Optical time domain reflectometry (OTDR) technology is able to monitor vibration, temperature, strain and polarization mode dispersion, etc. and provides distributed fiber sensing ability which is considered as the greatest advantage of fiber sensing technology. Different sensing measurands will introduce changes in different properties of the backscattered light like polarization and phase change of Rayleigh backscattered light, intensity variation of Raman backscattered light or frequency shift of the Brillouin backscattered light. Based on different sensing mechanisms, OTDRs can be divided into polarization OTDR (P-OTDR), phase OTDR (Φ-OTDR), Raman OTDR (R-OTDR) and Brillouin OTDR (B-OTDR) etc1,2,3,4,5,6. However, the intensity ratio of the backscattered light to the probe pulse in single mode fiber for the Rayleigh backscattered light is only about −55 dB7 while for Brillouin backscattered and Raman light are −67.5 dB8 and −70 dB9, respectively. Hence, the signal to noise ratio (SNR) of the sensing light is too low to maintain high precision of detection and dynamic sensing due to the averaging process. In order to balance the SNR and pulse width, the spatial resolution of traditional OTDRs is only meter-level1,2,3,4,5,6. Recently, Brillouin optical time domain analysis (BOTDA) technique, adopting the pump light to enhance the signal light intensity in the sensing fiber4, is developed. With a novel pulse encoding scheme10, spatial resolution up to 2 cm can be realized along the 2 km long fiber.
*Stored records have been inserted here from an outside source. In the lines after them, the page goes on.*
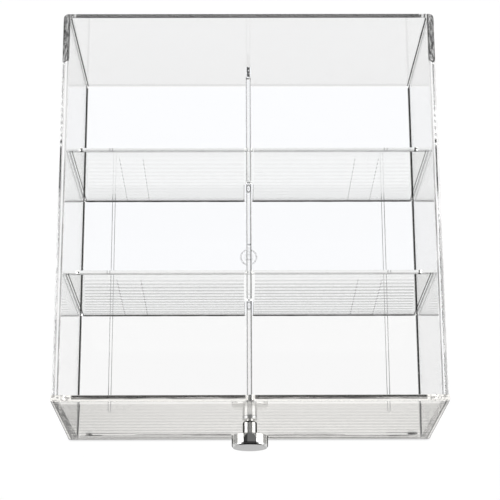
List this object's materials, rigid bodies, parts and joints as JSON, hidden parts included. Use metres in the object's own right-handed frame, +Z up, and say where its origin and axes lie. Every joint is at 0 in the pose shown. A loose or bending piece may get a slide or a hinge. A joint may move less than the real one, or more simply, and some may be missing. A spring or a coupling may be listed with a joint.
{
  "type": "coffee pod drawer",
  "caption": "Clear drawer for coffee pods: a moulded tray with a bonded front panel, crossing dividers that make compartments, runner ribs below and a chromed knob.",
  "frame": {"origin": "bottom centre of the drawer's own box, knob included, on the surface it stands on", "axes": "+Z up, +Y from the knob towards the back, +X to the right of someone facing the front panel"},
  "size_m": [0.2, 0.227, 0.096],
  "materials": {
    "clear_tray": "clear, polished mould finish",
    "clear_panel": "clear, polished mould finish",
    "clear_divider": "clear, polished mould finish",
    "chrome_knob": "bright chrome plate, satin front face",
    "plated_screw": "zinc plated"
  },
  "bodies": {
    "root": {"drawer_tray": "clear_tray", "front_panel": "clear_panel", "centre_divider": "clear_divider", "front_cross_divider": "clear_divider", "rear_cross_divider": "clear_divider", "knob": "chrome_knob", "knob_screw": "plated_screw"}
  },
  "joints": []
}
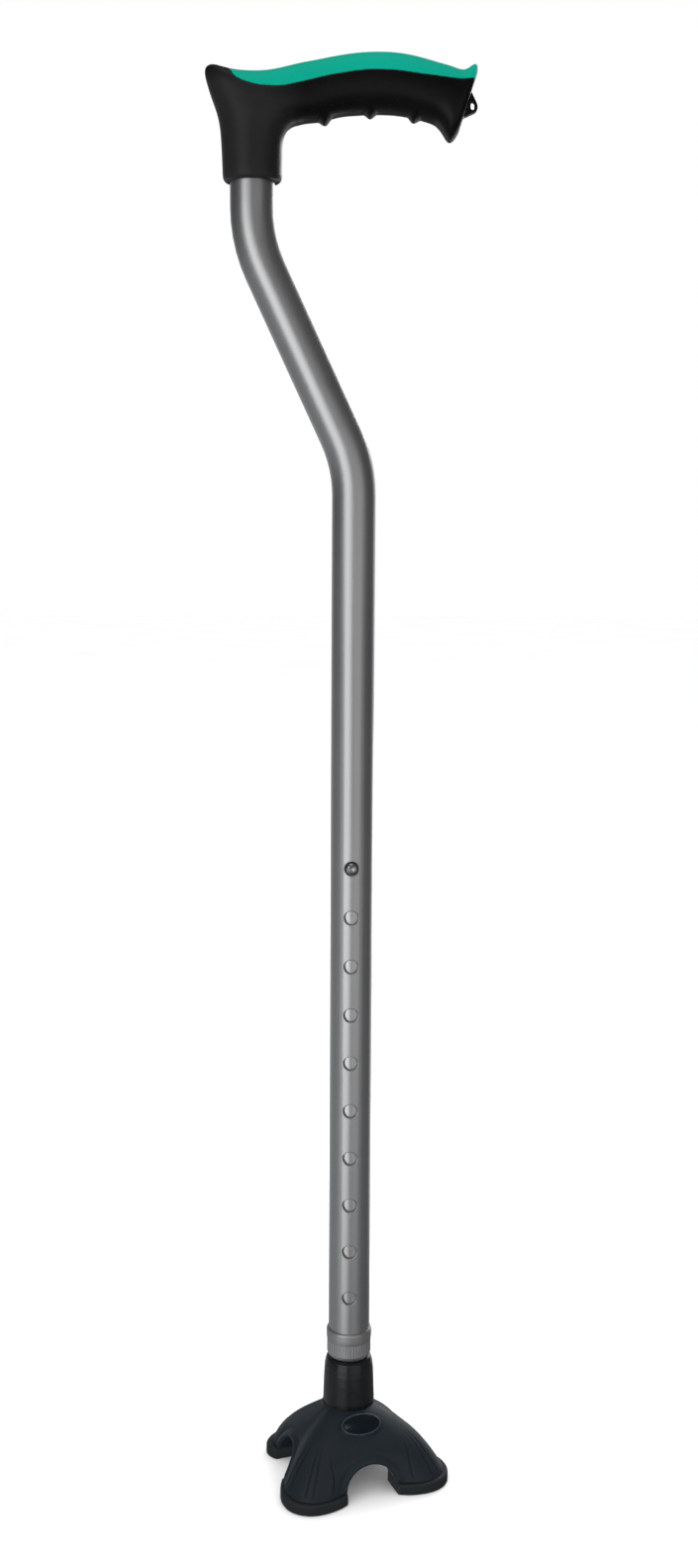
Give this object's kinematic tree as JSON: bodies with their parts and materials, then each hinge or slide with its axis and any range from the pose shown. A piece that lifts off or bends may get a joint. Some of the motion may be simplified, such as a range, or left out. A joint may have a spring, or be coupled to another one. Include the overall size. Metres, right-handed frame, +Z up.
{
  "type": "quad walking cane",
  "caption": "Height-adjustable offset cane with a T-shaped palm grip, perforated telescoping shaft, knurled lock collar and a small four-legged base.",
  "frame": {"origin": "centre of the whole cane's footprint box, on the floor", "axes": "+Z up along the shaft, +X along the grip from the socket to its hooked end, -Y towards the side with the height holes"},
  "size_m": [0.1308, 0.0936, 0.7194],
  "materials": {
    "anodised_tube": "satin grey anodised",
    "bright_tube": "plain drawn aluminium",
    "handle_black": "satin black moulding",
    "palm_teal": "soft-touch teal",
    "collar_grey": "satin grey, knurled",
    "gloss_black": "glossy black",
    "base_rubber": "matt blue-black moulding",
    "sole_rubber": "matt black rubber",
    "emblem": "glossy dark blue",
    "button_steel": "polished steel",
    "steel": "zinc plated",
    "nylon": "dark nylon"
  },
  "bodies": {
    "lower_section": {"inner_tube": "bright_tube", "inner_tube_glide": "nylon", "button_spring": "steel", "base_stem": "gloss_black", "base_shell": "base_rubber", "emblem_plate": "emblem", "sole_front_left": "sole_rubber", "sole_front_right": "sole_rubber", "sole_rear_left": "sole_rubber", "sole_rear_right": "sole_rubber", "tube_foot_insert": "nylon", "base_washer": "steel", "base_bolt": "steel"},
    "upper_section": {"outer_tube": "anodised_tube", "handle_body": "handle_black", "palm_pad": "palm_teal", "handle_screw": "steel", "tube_top_plug": "nylon", "collet_ring": "nylon"},
    "lock_collar": {"lock_collar": "collar_grey"},
    "snap_button": {"snap_button": "button_steel"}
  },
  "joints": [
    {"name": "height_adjust", "type": "slide", "parent": "lower_section", "child": "upper_section", "axis": [0, 0, 1], "range_m": [0, 0.2286], "deforming": ["snap_button"]},
    {"name": "button_press", "type": "slide", "parent": "lower_section", "child": "snap_button", "axis": [0, 1, 0], "range_m": [0, 0.0028], "stiffness_N_per_m": 1500, "springref_m": -0.002, "deforming": ["button_spring"]},
    {"name": "lock_collar_turn", "type": "hinge", "parent": "upper_section", "child": "lock_collar", "pos_m": [0.00723, 0.00627, 0.069], "axis": [0, 0, 1], "range_deg": [-270, 0]}
  ]
}
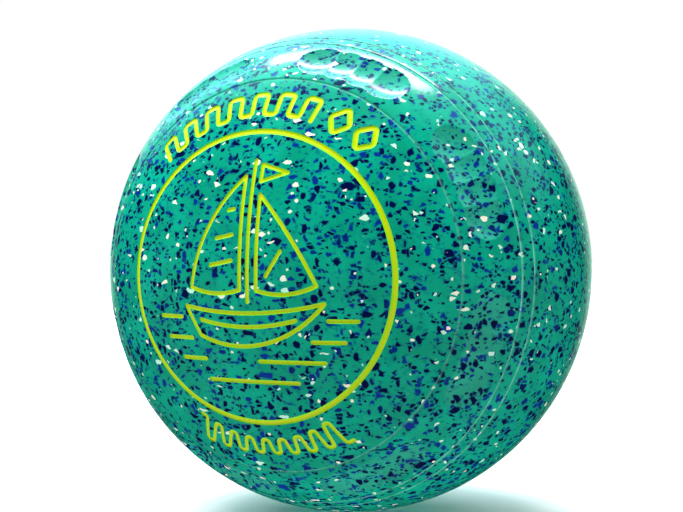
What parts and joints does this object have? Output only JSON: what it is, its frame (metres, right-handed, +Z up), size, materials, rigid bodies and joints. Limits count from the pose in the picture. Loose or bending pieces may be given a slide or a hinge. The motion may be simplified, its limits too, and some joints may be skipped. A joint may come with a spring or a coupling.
{
  "type": "lawn bowl",
  "caption": "Speckled one-piece lawn bowl with a biased turned profile, finger grips round both shoulders, turned grooves and paint-filled engraving on both sides.",
  "frame": {"origin": "centre of the running circle, which is the centre of the bounding box", "axes": "+Y along the bowl's axis of symmetry towards the bias side with the small ring, +Z up, with the bowl standing on its running line and the artwork upright"},
  "size_m": [0.124, 0.1114, 0.124],
  "materials": {
    "speckled_resin": "polished teal-green resin with fine navy, blue and white chips all through",
    "yellow_paint": "glossy yellow-green enamel, set slightly hollow in its channel"
  },
  "bodies": {
    "root": {"bias_diamonds_paint": "yellow_paint", "bias_hull_paint": "yellow_paint", "bias_jib_paint": "yellow_paint", "bias_key_border_paint": "yellow_paint", "bias_mainsail_paint": "yellow_paint", "bias_mast_paint": "yellow_paint", "bias_pennant_paint": "yellow_paint", "bias_ring_paint": "yellow_paint", "bias_water_lines_paint": "yellow_paint", "bias_wave_border_paint": "yellow_paint", "bowl_body": "speckled_resin", "outer_diamonds_paint": "yellow_paint", "outer_hull_paint": "yellow_paint", "outer_jib_paint": "yellow_paint", "outer_key_border_paint": "yellow_paint", "outer_mainsail_paint": "yellow_paint", "outer_mast_paint": "yellow_paint", "outer_pennant_paint": "yellow_paint", "outer_ring_paint": "yellow_paint", "outer_water_lines_paint": "yellow_paint", "outer_wave_border_paint": "yellow_paint"}
  },
  "joints": []
}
However, BOTDA system always employs loop structure which is not convenient for practical applications. The optical frequency domain reflectometry (OFDR) technology has also been utilized to interrogate the sensing information in frequency domain11,12. Spatial resolution of 0.3 mm has been reported13, which is higher than other schemes, but the sensing length is limited by the coherence length of the laser source and the sensing performance is deteriorated by the accumulated phase noise.

Fiber Bragg gratings (FBG) based quasi-distributed sensing network is another popular type of distributed sensor. Assisted with wavelength division multiplexing (WDM)14,15, resolution of sub centimeter can be achieved, but the number of sensing units as well as the sensing distance is very limited due to the small number of wavelength channels. Using the identical ultra-weak FBG as the sensing unit is referred as λ-OTDR16. Single detection can obtain the measurands along several kilometers long fiber17, and thousands of sensing points can be multiplexed18,19. However, the realized spatial resolution is limited to only 1 m17,20,21, owing to the single location mechanism determined by the delay time between the back reflected light pulses and the input pulse.

Fabry-perot interferometric (FPI) structure consisting of two identical ultra-weak FBGs has been reported to be frequency multiplexed22,23 and recently proved to have simultaneously wavelength and frequency encoded nature in our previous work24, and consequently achieve high multiplexing capacity up to 1000 along single fiber by adopting hybrid WDM and FDM techniques. Similar to the FBG, the FPI microstructure is also easy to be inscribed on the fiber through the UV exposure24.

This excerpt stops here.